Nest maker’s post that morning on her Sambucus was fresh in my mind and Garden Fever had a beautiful Black Lace Elderberry Sambucus nigra ‘Eva’ for under $25. Uhm….that will do nicely!
While I was there I also picked up a pot for my Datura (from the Hardy Plant Society of Oregon sale last spring). Planted where it was it had become lost, buried by its big leaf neighbors. I needed to pull it out and give it a chance to thrive; before it’s too late (I grow it as an annual here in Portland).
Tuesday, July 21, 2009
I believe I paid $7.99 for a 1-gallon size pot and I remember the tag saying something about it resembling a papaya tree if the bottom leaves were trimmed. What’s not to love about that! Sounds tropical! I had no idea then what a papaya tree looks like but after a little time in the internet I was excited at the idea.
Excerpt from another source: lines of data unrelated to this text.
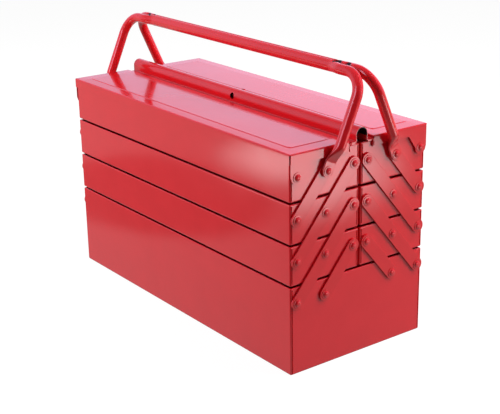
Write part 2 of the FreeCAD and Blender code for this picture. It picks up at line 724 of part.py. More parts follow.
# Rivets and washers: one pattern piece for each stack of layers, then a copy at every pivot
def rivet(name, head_place):
    """A rivet along X from its tail inside the wall to its domed head."""
    body = new_body(name)
    profile = sketch_on(body, name + "_profile", "XY_Plane")
    tail = "(-Sizes.wall_sheet - Sizes.tail_rise)"
    head = f"({head_place} - Places.wall_end)"
    top = f"({head} + Sizes.head_rise)"
    bulge = "(Sizes.head_radius * Sizes.head_radius / Sizes.head_rise - Sizes.head_rise) / 2"
    corners = [
        (tail, "0"), (top, "0"), (head, "Sizes.head_radius"), (head, "Sizes.pin_radius"),
        ("-Sizes.wall_sheet", "Sizes.pin_radius"), ("-Sizes.wall_sheet", "Sizes.tail_radius"),
        (tail, "Sizes.pin_radius"),
    ]
    outline(profile, corners, {1: (f"{head} - {bulge}", "0", 1)})
    turned = body.newObject("PartDesign::Revolution", name + "_turned")
    turned.Profile = profile
    turned.ReferenceAxis = (profile, ["H_Axis"])
    turned.Angle = 360
    document.recompute()
    return body


def washer(name, head_place):
    """The washer under a rivet's head."""
    body = new_body(name)
    face = f"{head_place} - Places.wall_end - Sizes.washer_sheet"
    flat = sketch_on(body, name + "_flat", "YZ_Plane", face)
    ring(flat, "0", "0", "Sizes.washer_radius")
    ring(flat, "0", "0", "Sizes.pin_radius")
    pad(body, name + "_sheet", flat, "Sizes.washer_sheet")
    return body


STACKS = {"arm": "Places.arm_head", "lid": "Places.lid_head", "handle": "Places.handle_head"}
PATTERNS = {
    "rivets": {stack: rivet(f"{stack}_rivet", head) for stack, head in STACKS.items()},
    "washers": {stack: washer(f"{stack}_washer", head) for stack, head in STACKS.items()},
}


def fasteners(label, kind, spots):
    """The rivets or the washers of one pan, at both ends."""
    copies = []
    for y, z, stack in spots:
        for end, end_name in END_NAMES.items():
            copy = document.addObject("App::Link", f"{label}_{len(copies) + 1}")
            copy.LinkedObject = PATTERNS[kind][stack]
            angle = 0 if end == RIGHT else 180
            place(copy, signed(end, "Places.wall_end"), y, z,
                  f"rotation(vector(0; 0; 1); {angle})")
            copies.append(copy)
    group = document.addObject("Part::Compound", label)
    group.Label = label
    group.Links = copies
    document.recompute()
    return group


TOP_STACKS = ["arm", "handle", "lid"]
for kind in PATTERNS:
    spots = [(spot, level_height(0), "arm") for spot in BASE_ROW]
    nodes.append(fasteners(f"base_{kind}", kind, spots))
    for side, side_name in SIDE_NAMES.items():
        for level, level_name in list(enumerate(LEVELS))[1:]:
            stacks = TOP_STACKS if level_name == "top" else ["arm"] * len(PIVOT_ROW)
            spots = [(signed(side, spot), level_height(level), stack)
                     for spot, stack in zip(PIVOT_ROW, stacks)]
            nodes.append(fasteners(f"{side_name}_{level_name}_tray_{kind}", kind, spots))

# Every object has to be sound before a file is written
document.recompute()
faults = [item.Label for item in document.Objects
          if "Invalid" in item.State or "Error" in item.State]
faults += [node.Label for node in nodes if node.Shape.isNull() or not node.Shape.isValid()]
if faults:
    raise SystemExit("faulty: " + ", ".join(faults))
os.makedirs("parts", exist_ok=True)
for node in nodes:
    node.Shape.exportStep(f"parts/{node.Label}.step")
    solids = len(node.Shape.Solids)
    print(f"{node.Label}: {solids} solid(s), {node.Shape.Volume / 1000:.2f} cm3")
print(len(nodes), "nodes")
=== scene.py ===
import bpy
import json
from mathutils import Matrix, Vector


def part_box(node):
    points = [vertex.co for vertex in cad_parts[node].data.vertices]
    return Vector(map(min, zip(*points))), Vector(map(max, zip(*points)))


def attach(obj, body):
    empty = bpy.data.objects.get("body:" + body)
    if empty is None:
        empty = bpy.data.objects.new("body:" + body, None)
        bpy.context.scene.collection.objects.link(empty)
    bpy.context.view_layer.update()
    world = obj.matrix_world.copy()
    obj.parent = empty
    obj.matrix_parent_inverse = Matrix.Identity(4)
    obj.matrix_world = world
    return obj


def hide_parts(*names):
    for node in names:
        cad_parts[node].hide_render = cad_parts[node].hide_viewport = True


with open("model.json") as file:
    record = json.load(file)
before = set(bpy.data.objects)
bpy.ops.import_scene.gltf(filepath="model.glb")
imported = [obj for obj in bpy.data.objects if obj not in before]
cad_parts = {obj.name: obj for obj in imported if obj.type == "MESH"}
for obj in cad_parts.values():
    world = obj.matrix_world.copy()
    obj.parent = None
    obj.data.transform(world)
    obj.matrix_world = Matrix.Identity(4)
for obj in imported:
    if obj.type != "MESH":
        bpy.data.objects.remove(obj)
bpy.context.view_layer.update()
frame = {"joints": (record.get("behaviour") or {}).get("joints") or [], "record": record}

import json
import math
import bmesh
import bpy
from mathutils import Matrix, Vector

# The base box: a deep open pan folded from sheet steel, with its corners spot welded and its rim
# rolled over into a hem. It is dipped in gloss red enamel and stoved.
MM = 0.001
SHEET = 1.0 * MM
FOLD_RADIUS = 1.6 * MM
HEM_DEPTH = 6.0 * MM
PAN_CORNER = 1.6 * MM
INNER_CORNER = 0.4 * MM
SEAM_DEPTH = 0.9 * MM
SEAM_EDGES = [0.1 * MM, 0.2 * MM, 1.4 * MM, 1.5 * MM]
# Where a seam's groove starts over the fold and stops under the rim, first at no depth, then full
SEAM_FOOT = (0.5 * MM, 0.7 * MM)
SEAM_TOP = (1.8 * MM, 2.0 * MM)
GLOSS_COAT = 0.6
# Points of a mesh that are nearer than this are one point
SEWN = 0.001 * MM
ENAMEL_RED = "#D61722"
ENAMEL_DEEP_RED = "#CA131D"


def linear(colour):
    """A hex sRGB colour as linear red, green, blue and full alpha."""
    channels = [int(colour[i:i + 2], 16) / 255 for i in (1, 3, 5)]
    return [c / 12.92 if c <= 0.04045 else ((c + 0.055) / 1.055) ** 2.4 for c in channels] + [1.0]


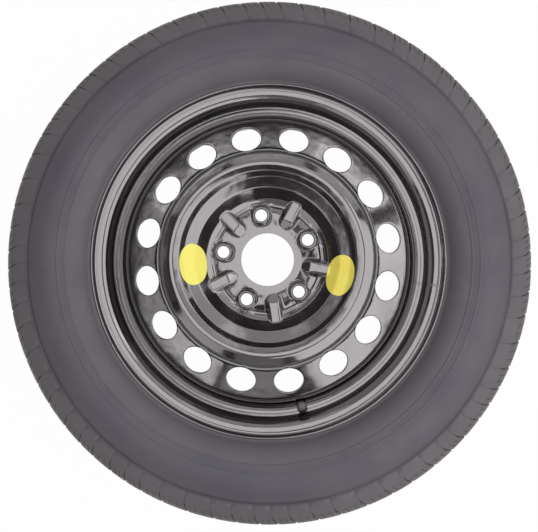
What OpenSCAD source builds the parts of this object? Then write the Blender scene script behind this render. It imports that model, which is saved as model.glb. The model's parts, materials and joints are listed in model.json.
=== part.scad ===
// Space saver spare wheel: a narrow temporary tyre on a pressed steel wheel with a snap-in valve.
// Origin: centre of the hub's mounting face. +Z: along the spin axis, away from the car.

/* [Tyre] */
// Outer diameter over the crown of the tread
tyre_od = 667; // [655:1:680]
// Width over the two sidewalls
section_w = 139; // [134:1:150]
// Where the tyre is widest, as a share of its height above the rim
wide_share = 0.403; // [0.36:0.01:0.46]
// Width between the two edges of the tread, before they are rounded
tread_w = 98; // [92:1:106]
// How much lower the tread's edge lies than its crown
crown_drop = 2; // [1:0.5:4]
// Rounding of the tread's edge
shoulder_round = 20; // [12:1:22]
// Thickness of rubber and plies under the crown
tread_t = 12; // [9:0.5:14]
// Thickness of the sidewall at its widest
wall_t = 7; // [4.5:0.5:8]
// Width of the bead where it sits on the rim
bead_w = 12.5; // [11.5:0.5:13]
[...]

The photo below is a picture of a Papaya tree in Panama (from http://www.photoatlas.com/ - photo by Urs Hauenstein). I didn’t trim up the bottom leaves for any other reason than they started to look ragged, but I love the Papaya-ish look. I now know that this plant needs a bit of shade to thrive, but the tag said sun, so that is what I gave it. Others that I see around town in the shade look shrubbier, with their bottom leaves in place. Another thing to love about this plant is the unique white spherical flowers it gets in late summer/early fall followed by the most amazing black seeds which the birds love. I’ll share pictures of the blooms when they happen. I love my apartment plant!